I did not finish this book. I just couldn’t. It was that bad. I read the first few chapters, hoping for something great, because the premise of the book intrigued me. But the chapters I read were so bloody disappointing, that I had to just skip to the last chapter, and find out if any of this book was really worth reading. Turns out that it wasn’t. It wasn’t even worth skimming the rest of it to see if there was any nugget of goodness in it. Because I knew for certain that the author was just too goddamn stupid to write anything remotely satisfying.

I mean, it was like this book was written by a goddamn teenager, or something. Because all the dialog in this book is about who is fucking who. Or who likes who. Or damn, The Who sure is a good band, or something. I don’t fucking know. It’s just teenage garbage. But it’s not the usual teenage garbage, you see. No, this is garbage that is pretending to be interesting. But trust me, it’s not interesting at all.

Of course, I felt the same way about the Twilight books, but at lest they had some form of substance. Not much, mind you. But at least it was something. This book… All the dialog is just so fucking pointless. And the characters all talk and act the same. It’s like the author never figured out how to actually write distinct characters. He (or she) just wrote dialog of him talking to himself (or herself, or itself, or whatever). Where’s the fun in that? I mean, yes in effect, all authors are writing dialog of themselves talking to themselves, because they really are every character in the book. It’s called imagination. Look it up.

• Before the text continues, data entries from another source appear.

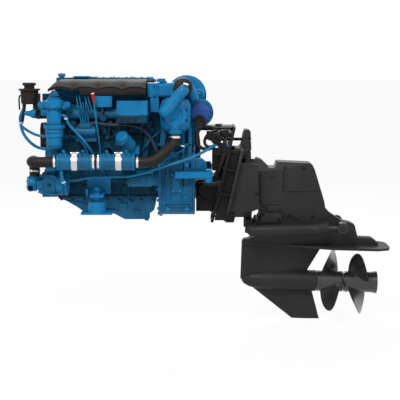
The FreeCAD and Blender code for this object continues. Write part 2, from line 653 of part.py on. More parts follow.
# Port side of the engine
sizes(cooler_y=300, cooler_z=121, cooler_radius=40, cooler_front=886, cooler_joint=691,
      cooler_aft=497, joint_half=20, hose_radius=27, band_thick=3, band_width=28, band_front=798,
      band_aft=578, band_arm=18, filter_x=906, filter_y=235, filter_low=183, oil_x=525, oil_y=185,
      oil_z=190, oil_radius=35, oil_length=96, pump_y=190, pump_radius=39, pump_front=90,
      pump_neck_radius=31, pump_inlet_x=1016, port_z=17, port_x=1030, port_radius=15, port_bore=11,
      port_reach=62, pump_inlet=25, inlet_top=40, oil_cooler_radius=58, oil_cooler_length=67,
      starter_y=184, starter_z=22, starter_radius=40, starter_length=158)


def coolers():
    """Two tube coolers end to end on the port side, each with two bolted bosses on top, held by
    bands on arms from the block."""
    line = ("-cooler_y", "cooler_z")
    parts = []
    spans = (("Front", "-cooler_front", "cooler_front-cooler_joint-joint_half"),
             ("Aft", "-cooler_joint+joint_half", "cooler_joint-joint_half-cooler_aft"))
    for name, start, length in spans:
        tube = turned(f"Cooler{name}Tube", (start, *line), "x", [
            ("0", "0"), ("0", "cooler_radius-3"), ("3", "cooler_radius"),
            (f"{length}-3", "cooler_radius"), (length, "cooler_radius-3"), (length, "0")])
        bosses = [rod(f"Cooler{name}Boss{k}", (f"{start}+({length})*({k}*0.56+0.2)", "-cooler_y",
                                               "cooler_z+cooler_radius*0.8"), "z", "9",
                      "cooler_radius*0.2+14") for k in range(2)]
        flats = [box(f"Cooler{name}Flat{k}", (f"{start}+({length})*({k}*0.56+0.2)-16", "-cooler_y-7",
                                              "cooler_z+cooler_radius*0.8"),
                     ("32", "14", "cooler_radius*0.2+5")) for k in range(2)]
        parts.append(fuse(f"Cooler{name}", [tube] + bosses + flats))
    node("cooler_tubes", group("CoolerTubes", parts))
    bands = []
    for name, middle in (("Front", "band_front"), ("Aft", "band_aft")):
        start = f"-{middle}-band_width/2"
        hoop = rod(f"Band{name}Hoop", (start, *line), "x", "cooler_radius+seat_gap+band_thick",
                   "band_width")
        arm = box(f"Band{name}Arm", (start, "-cooler_y", "cooler_z-band_arm/2"),
                  ("band_width", "cooler_y-block_width/2", "band_arm"))
        room = rod(f"Band{name}Room", (f"{start}-1", *line), "x", "cooler_radius+seat_gap",
                   "band_width+2")
        bands.append(cut(f"Band{name}", fuse(f"Band{name}Whole", [hoop, arm]), [room]))
    node("cooler_bands", group("CoolerBands", bands))


def sea_water_pump():
    """The gear driven pump on the timing case's port ear, its inlet stub on the side."""
    body = turned("PumpBody", (f"{CASE_FRONT}-pump_front", "-pump_y", "0"), "x", [
        ("0", "0"), ("0", "pump_radius-6"), ("5", "pump_radius"), ("44", "pump_radius"),
        ("50", "pump_neck_radius"), ("pump_front-8", "pump_neck_radius"),
        ("pump_front-8", "pump_neck_radius+8"), ("pump_front", "pump_neck_radius+8"),
        ("pump_front", "0")])
    inlet = rod("PumpOutlet", ("-pump_inlet_x", "-pump_y", "0"), "z", "pump_inlet", "inlet_top")
    stub = rod("PumpStub", ("-port_x", "-pump_y", "-port_z"), "-y", "port_radius", "port_reach")
    root = rod("PumpStubRoot", ("-port_x", "-pump_y", "-port_z"), "-y", "port_radius+4",
               "pump_radius+2")
    bore = rod("PumpBore", ("-port_x", "-pump_y-port_reach-1", "-port_z"), "y", "port_bore",
               "port_reach-pump_radius*0.5")
    node("sea_water_pump", cut("Pump", fuse("PumpCasting", [body, inlet, stub, root]), [bore]))


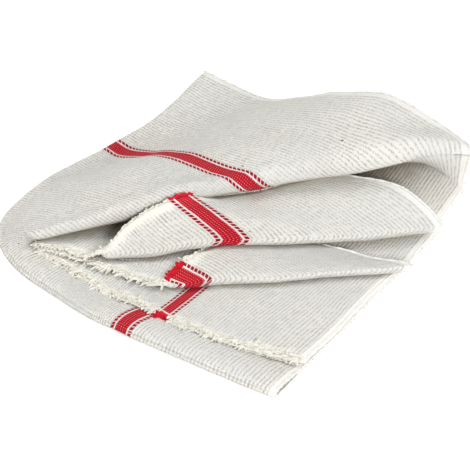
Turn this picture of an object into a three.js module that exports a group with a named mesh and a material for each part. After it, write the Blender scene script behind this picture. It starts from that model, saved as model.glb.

But no. Not this cunt (or dick). No, this jackass just said fuck it, and literally talked to themselves throughout this whole book, without ever thinking of actually making any interesting or unique characters. No imagination whatsoever.

Oh wait. That’s not true. The premise of this book is actually quite interesting. Certainly more interesting than the goddamn book, that’s for sure. It’s about humanoid robots. And the gods who made them. And the masters of the robots. And arguments about who’s going to have sex with the robots first. Because what else are humanoid robots good for, really? You can only tell them to make you a fucking sammich so many times before you want to bend them over the coffee table and fuck their brains out. I know these things. The toaster gave me a dirty look one time, and I showed that toaster who’s boss. Right in its dirty little toaster asshole.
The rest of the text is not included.